Task material:
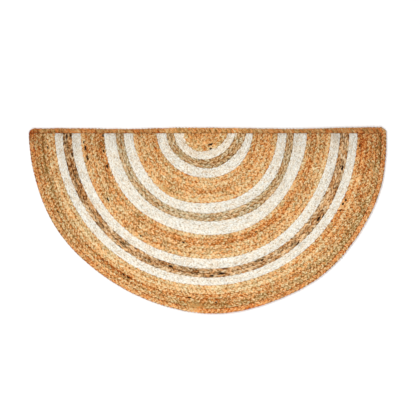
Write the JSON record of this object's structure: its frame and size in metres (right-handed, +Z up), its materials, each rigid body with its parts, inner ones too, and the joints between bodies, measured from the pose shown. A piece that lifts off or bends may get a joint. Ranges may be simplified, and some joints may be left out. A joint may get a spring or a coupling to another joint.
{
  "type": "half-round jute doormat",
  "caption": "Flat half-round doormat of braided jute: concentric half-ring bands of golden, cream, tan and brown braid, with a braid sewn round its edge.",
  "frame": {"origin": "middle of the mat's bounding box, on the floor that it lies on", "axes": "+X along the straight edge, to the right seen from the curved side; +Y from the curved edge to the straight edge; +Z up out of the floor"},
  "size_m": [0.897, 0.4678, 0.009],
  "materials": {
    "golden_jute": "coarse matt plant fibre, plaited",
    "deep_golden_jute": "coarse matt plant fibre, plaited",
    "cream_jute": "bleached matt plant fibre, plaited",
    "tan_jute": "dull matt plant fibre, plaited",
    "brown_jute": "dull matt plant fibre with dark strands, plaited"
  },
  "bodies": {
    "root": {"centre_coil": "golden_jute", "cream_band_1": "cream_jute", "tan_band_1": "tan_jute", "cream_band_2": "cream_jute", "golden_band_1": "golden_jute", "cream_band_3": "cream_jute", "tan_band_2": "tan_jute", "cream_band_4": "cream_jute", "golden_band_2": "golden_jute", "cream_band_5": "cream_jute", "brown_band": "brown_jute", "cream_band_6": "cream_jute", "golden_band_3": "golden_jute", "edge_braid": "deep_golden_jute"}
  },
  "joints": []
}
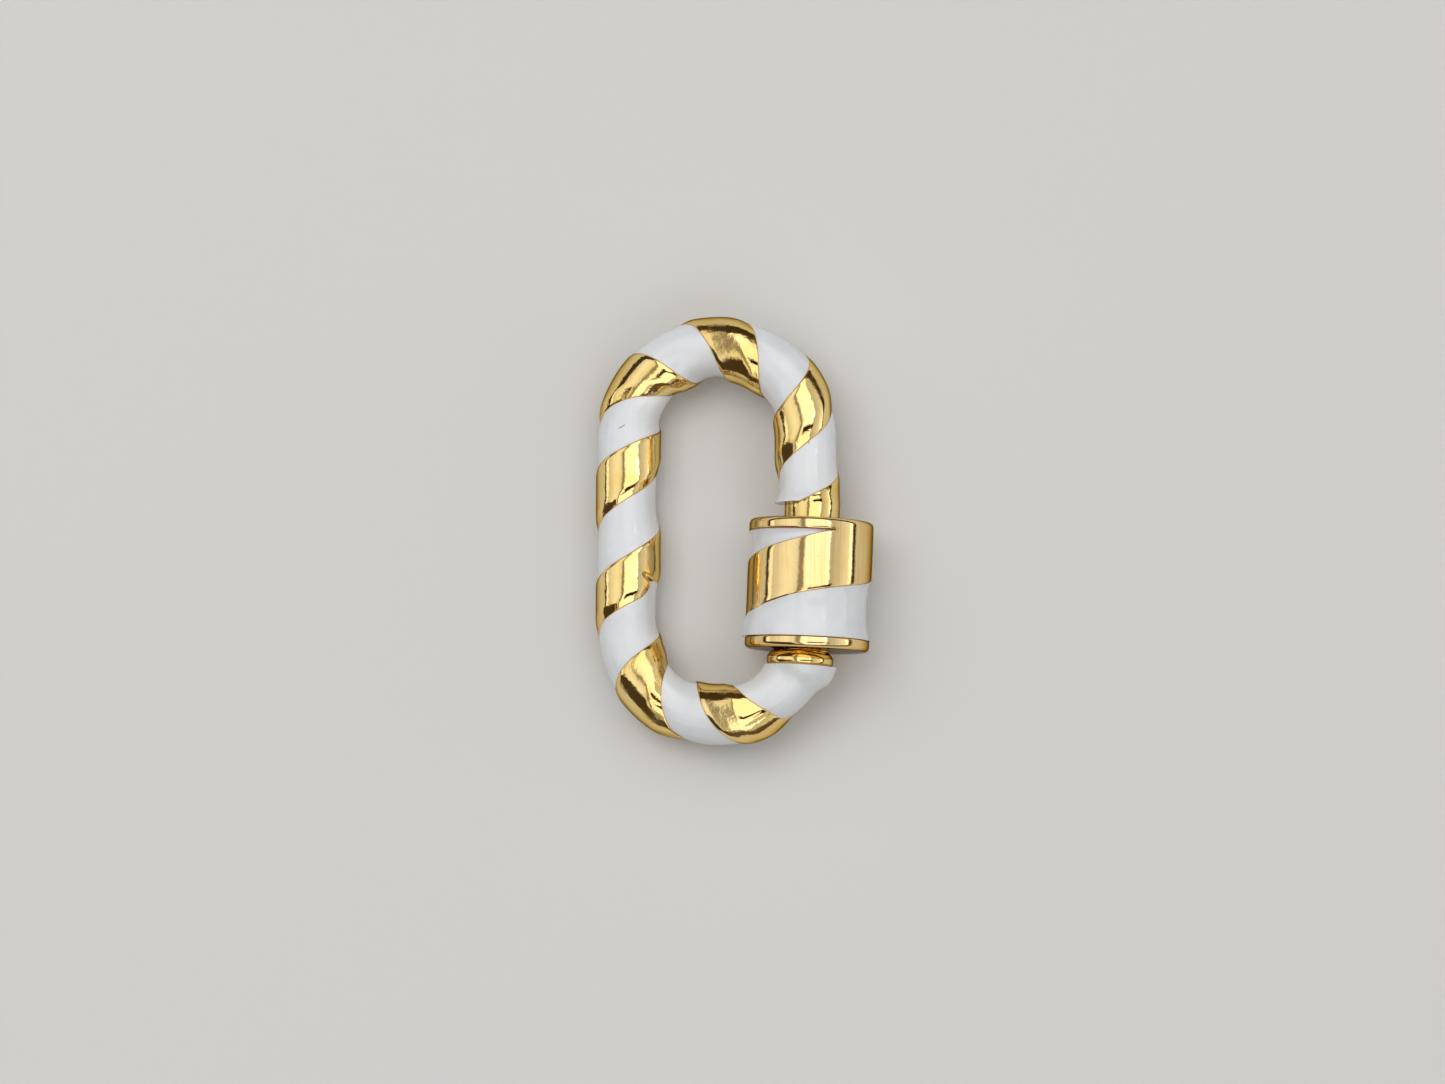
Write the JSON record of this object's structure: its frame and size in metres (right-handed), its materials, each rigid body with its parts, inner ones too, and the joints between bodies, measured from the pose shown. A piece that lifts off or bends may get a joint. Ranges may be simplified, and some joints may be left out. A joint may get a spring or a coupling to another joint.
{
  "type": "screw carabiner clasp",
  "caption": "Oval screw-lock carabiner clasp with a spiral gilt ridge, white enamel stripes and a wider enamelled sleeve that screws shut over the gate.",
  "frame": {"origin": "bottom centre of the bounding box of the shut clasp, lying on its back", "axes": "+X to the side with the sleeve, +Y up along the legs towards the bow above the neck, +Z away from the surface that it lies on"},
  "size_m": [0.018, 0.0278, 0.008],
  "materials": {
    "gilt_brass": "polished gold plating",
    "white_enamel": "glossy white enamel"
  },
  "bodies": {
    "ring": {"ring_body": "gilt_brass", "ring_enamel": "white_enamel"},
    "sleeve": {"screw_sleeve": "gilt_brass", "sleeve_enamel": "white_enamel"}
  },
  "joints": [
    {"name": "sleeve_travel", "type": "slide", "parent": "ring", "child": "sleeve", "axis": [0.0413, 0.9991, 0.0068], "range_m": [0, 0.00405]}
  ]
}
* * *
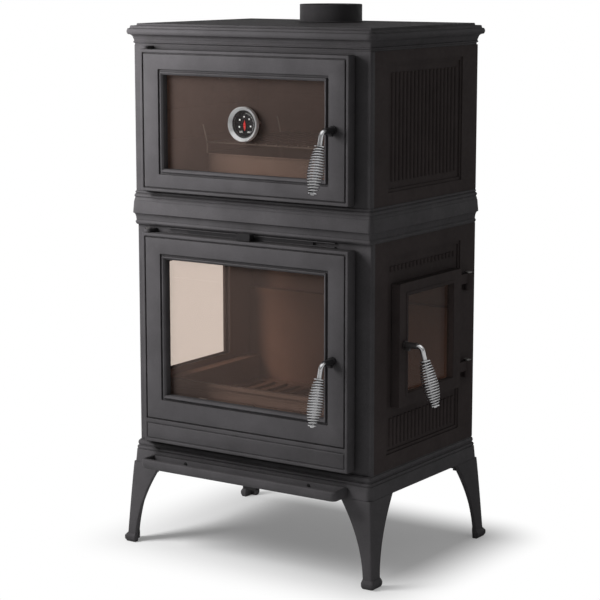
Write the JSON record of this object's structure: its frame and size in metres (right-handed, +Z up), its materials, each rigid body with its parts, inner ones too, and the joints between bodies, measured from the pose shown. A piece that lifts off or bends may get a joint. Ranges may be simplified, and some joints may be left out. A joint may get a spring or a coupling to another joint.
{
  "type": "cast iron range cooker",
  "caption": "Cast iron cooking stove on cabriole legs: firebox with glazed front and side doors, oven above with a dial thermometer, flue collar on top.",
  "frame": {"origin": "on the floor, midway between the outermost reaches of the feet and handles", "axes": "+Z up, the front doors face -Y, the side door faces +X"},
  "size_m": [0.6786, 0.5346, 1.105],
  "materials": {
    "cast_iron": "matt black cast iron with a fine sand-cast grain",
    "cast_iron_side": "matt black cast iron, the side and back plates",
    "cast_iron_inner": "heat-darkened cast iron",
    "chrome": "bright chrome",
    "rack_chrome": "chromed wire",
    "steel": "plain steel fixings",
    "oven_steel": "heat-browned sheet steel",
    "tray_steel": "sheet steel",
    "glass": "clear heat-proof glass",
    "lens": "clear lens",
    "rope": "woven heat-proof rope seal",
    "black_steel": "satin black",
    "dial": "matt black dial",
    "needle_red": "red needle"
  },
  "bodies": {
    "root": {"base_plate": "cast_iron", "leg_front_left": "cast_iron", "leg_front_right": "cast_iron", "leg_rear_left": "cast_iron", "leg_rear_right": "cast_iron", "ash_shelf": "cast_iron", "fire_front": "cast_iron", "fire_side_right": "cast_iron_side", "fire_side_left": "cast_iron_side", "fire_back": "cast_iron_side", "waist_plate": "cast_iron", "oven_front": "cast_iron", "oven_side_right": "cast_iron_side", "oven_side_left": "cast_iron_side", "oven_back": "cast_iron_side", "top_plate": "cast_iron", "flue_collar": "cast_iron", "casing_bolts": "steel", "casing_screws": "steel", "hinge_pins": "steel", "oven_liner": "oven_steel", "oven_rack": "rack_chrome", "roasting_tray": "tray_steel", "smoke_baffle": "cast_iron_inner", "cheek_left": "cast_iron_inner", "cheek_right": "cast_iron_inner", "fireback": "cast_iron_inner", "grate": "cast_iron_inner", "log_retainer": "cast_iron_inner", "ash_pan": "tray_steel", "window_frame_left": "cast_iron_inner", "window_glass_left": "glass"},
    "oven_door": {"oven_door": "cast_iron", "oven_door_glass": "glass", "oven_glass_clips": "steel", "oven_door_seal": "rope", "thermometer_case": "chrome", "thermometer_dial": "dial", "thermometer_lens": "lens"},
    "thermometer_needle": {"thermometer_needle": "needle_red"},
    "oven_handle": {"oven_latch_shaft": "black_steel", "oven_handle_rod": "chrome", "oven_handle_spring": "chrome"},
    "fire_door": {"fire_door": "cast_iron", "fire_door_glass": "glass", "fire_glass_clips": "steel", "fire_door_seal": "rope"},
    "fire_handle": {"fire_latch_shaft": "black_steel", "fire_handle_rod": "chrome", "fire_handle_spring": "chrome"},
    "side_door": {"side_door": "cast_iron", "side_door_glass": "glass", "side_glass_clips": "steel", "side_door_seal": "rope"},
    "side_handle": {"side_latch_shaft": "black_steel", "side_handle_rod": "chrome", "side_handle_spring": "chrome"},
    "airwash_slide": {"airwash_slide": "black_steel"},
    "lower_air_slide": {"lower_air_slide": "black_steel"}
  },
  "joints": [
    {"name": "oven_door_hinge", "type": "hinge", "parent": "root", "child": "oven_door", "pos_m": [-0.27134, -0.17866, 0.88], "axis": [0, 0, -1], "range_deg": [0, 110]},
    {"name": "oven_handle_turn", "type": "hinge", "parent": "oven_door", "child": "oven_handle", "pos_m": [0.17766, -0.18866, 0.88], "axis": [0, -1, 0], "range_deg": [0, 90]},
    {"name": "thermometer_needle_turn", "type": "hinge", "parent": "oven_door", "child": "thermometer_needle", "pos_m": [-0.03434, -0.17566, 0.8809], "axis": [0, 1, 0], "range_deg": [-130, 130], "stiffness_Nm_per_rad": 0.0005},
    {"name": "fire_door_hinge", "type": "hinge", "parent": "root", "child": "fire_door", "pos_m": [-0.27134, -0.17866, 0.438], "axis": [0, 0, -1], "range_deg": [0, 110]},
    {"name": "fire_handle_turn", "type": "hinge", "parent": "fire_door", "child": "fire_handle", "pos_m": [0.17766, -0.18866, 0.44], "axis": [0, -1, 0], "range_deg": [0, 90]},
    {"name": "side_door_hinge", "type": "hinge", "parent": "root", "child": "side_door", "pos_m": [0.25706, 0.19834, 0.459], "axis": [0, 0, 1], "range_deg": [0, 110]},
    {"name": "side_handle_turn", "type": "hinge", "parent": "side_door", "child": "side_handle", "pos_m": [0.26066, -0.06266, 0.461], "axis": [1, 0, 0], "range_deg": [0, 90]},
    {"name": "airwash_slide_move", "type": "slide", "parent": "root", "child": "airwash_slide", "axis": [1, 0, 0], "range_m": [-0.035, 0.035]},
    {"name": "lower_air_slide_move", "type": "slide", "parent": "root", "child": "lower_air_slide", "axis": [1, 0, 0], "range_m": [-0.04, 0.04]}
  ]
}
---
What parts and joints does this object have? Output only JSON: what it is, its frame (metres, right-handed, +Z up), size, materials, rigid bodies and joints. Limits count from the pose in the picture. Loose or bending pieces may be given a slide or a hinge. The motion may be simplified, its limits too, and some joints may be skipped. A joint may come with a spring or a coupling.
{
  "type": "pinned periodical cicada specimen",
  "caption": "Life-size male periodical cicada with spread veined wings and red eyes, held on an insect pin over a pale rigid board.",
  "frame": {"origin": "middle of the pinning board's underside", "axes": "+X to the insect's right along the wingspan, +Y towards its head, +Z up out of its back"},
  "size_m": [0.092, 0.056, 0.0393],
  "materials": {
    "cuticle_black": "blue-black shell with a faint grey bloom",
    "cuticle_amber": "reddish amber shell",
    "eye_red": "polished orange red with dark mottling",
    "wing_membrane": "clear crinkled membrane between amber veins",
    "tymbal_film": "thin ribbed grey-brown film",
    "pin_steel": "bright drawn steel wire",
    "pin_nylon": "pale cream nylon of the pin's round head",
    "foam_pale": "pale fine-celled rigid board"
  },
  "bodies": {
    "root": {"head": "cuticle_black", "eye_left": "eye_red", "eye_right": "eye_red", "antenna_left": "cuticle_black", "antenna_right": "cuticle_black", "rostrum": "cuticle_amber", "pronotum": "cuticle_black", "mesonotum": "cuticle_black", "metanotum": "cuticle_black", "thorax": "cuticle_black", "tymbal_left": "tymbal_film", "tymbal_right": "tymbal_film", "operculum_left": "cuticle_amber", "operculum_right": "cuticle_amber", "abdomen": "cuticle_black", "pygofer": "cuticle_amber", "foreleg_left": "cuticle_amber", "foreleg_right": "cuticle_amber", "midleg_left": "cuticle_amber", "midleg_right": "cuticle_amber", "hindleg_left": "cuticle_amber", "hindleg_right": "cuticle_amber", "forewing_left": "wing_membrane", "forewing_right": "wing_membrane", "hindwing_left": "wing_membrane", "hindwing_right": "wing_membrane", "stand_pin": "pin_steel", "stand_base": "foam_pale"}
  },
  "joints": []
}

Exercise task:
Find every line above that contains the word "JSON", and return each one.

Solution for this task:
Write the JSON record of this object's structure: its frame and size in metres (right-handed, +Z up), its materials, each rigid body with its parts, inner ones too, and the joints between bodies, measured from the pose shown. A piece that lifts off or bends may get a joint. Ranges may be simplified, and some joints may be left out. A joint may get a spring or a coupling to another joint.
Write the JSON record of this object's structure: its frame and size in metres (right-handed), its materials, each rigid body with its parts, inner ones too, and the joints between bodies, measured from the pose shown. A piece that lifts off or bends may get a joint. Ranges may be simplified, and some joints may be left out. A joint may get a spring or a coupling to another joint.
Write the JSON record of this object's structure: its frame and size in metres (right-handed, +Z up), its materials, each rigid body with its parts, inner ones too, and the joints between bodies, measured from the pose shown. A piece that lifts off or bends may get a joint. Ranges may be simplified, and some joints may be left out. A joint may get a spring or a coupling to another joint.
What parts and joints does this object have? Output only JSON: what it is, its frame (metres, right-handed, +Z up), size, materials, rigid bodies and joints. Limits count from the pose in the picture. Loose or bending pieces may be given a slide or a hinge. The motion may be simplified, its limits too, and some joints may be skipped. A joint may come with a spring or a coupling.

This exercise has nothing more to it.